The W&AJR changed its name to the Warrington and Stockport Railway on 4 August 1853, before the line was completed and that company was absorbed into the London and North Western Railway (LNWR) on 15 July 1867.

The LNWR was amalgamated into the London Midland and Scottish Railway (LMS) on 1 January 1923. The LMS continued to operate the passenger train service through Dunham Massey but, by July 1946, only eight trains per day in each direction stopped at the station. LMS was nationalised on 1 January 1948 and operations on the line were vested in British Railways' London Midland Region (LMR). In January 1956, the service to Dunham Massey was eight trains in each direction, with the fare for the eleven miles single journey to Manchester being 1s 7d (8p).

Passenger services along the line were withdrawn and the station was closed by British Railways on 10 September 1962. Freight trains continued to use the line until 7 July 1985, when the need for extensive repairs to the Latchford Viaduct caused the line to be closed.
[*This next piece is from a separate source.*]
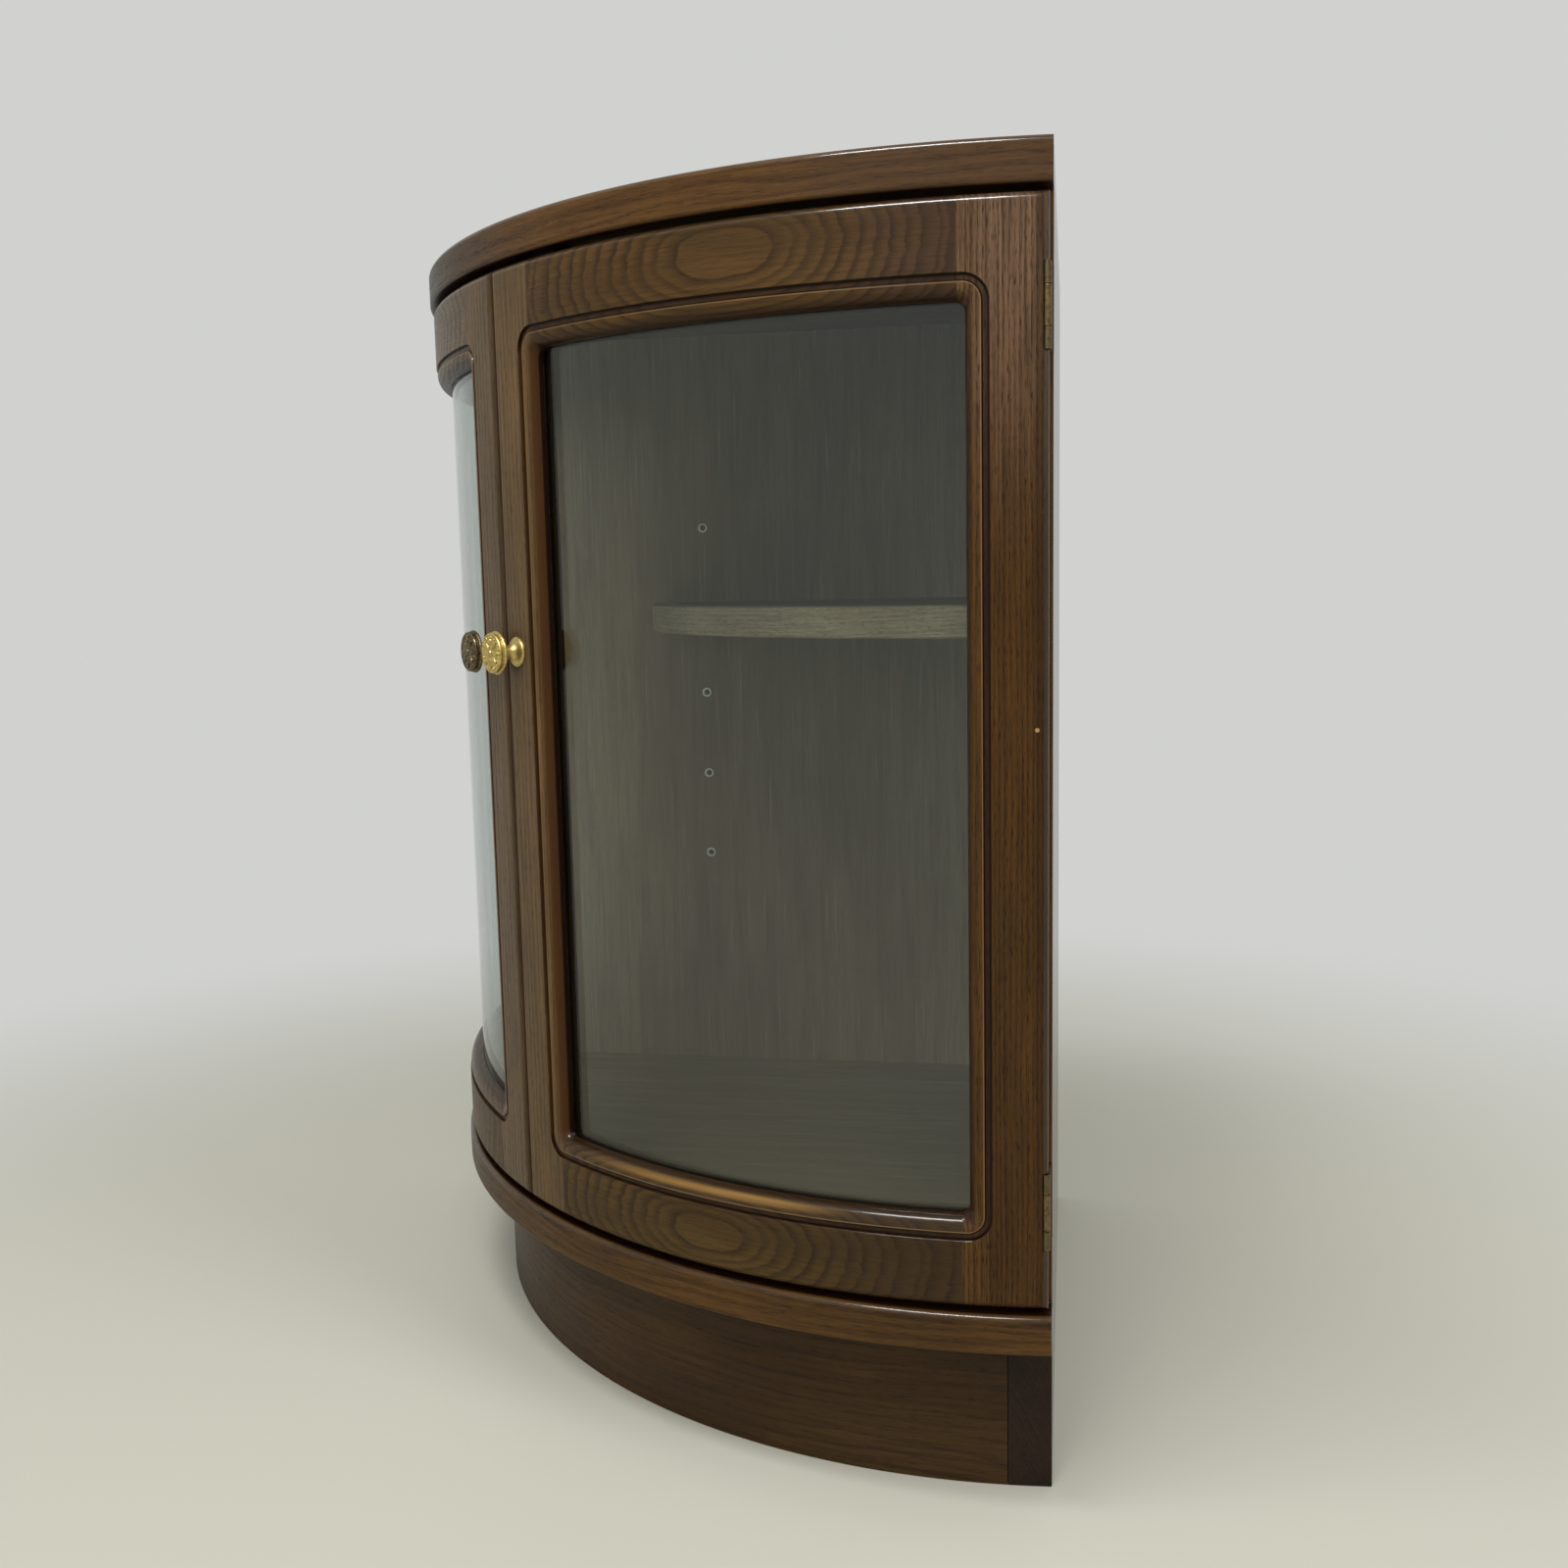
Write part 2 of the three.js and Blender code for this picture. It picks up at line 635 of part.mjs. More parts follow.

The last Station Master before the station was decommissioned in 1962 was Warrington born, Frank Bonnell. Who along with his wife, Evelyn, bought the property and lived there until their deaths in 1980 and 2009, respectively. They had 3 children, Patricia, Maureen and Jennifer.

Pictures of Evelyn can be found on some of the information boards, on the trail.

After purchasing the station, an extension at the rear of the property was built and it became a 3 bedroomed family home that remained in the family until 2024.

Frank & Evelyn were both cremated at Dunham Massey Crematorium and are their plots can be found at Dunham Massey Cemetery.

==Services==
The main LNWR train service through Dunham Massey station was from Liverpool Lime Street via Warrington Arpley to Broadheath, where trains joined the Manchester South Junction and Altrincham Railway and continued via Sale to Manchester London Road. In July 1922, the LNWR operated fifteen passenger trains in each direction on weekdays, with eleven of these serving the full length of the line between Liverpool and Manchester.

| Preceding station | Disused railways |  |  | Following station |
|---|---|---|---|---|
| Heatley & Warburton |  | LNWR Warrington & Stockport Railway |  | Broadheath |

==The site today==
The station building survives in use as a domestic dwelling and the trackbed forms part of the Trans Pennine Trail.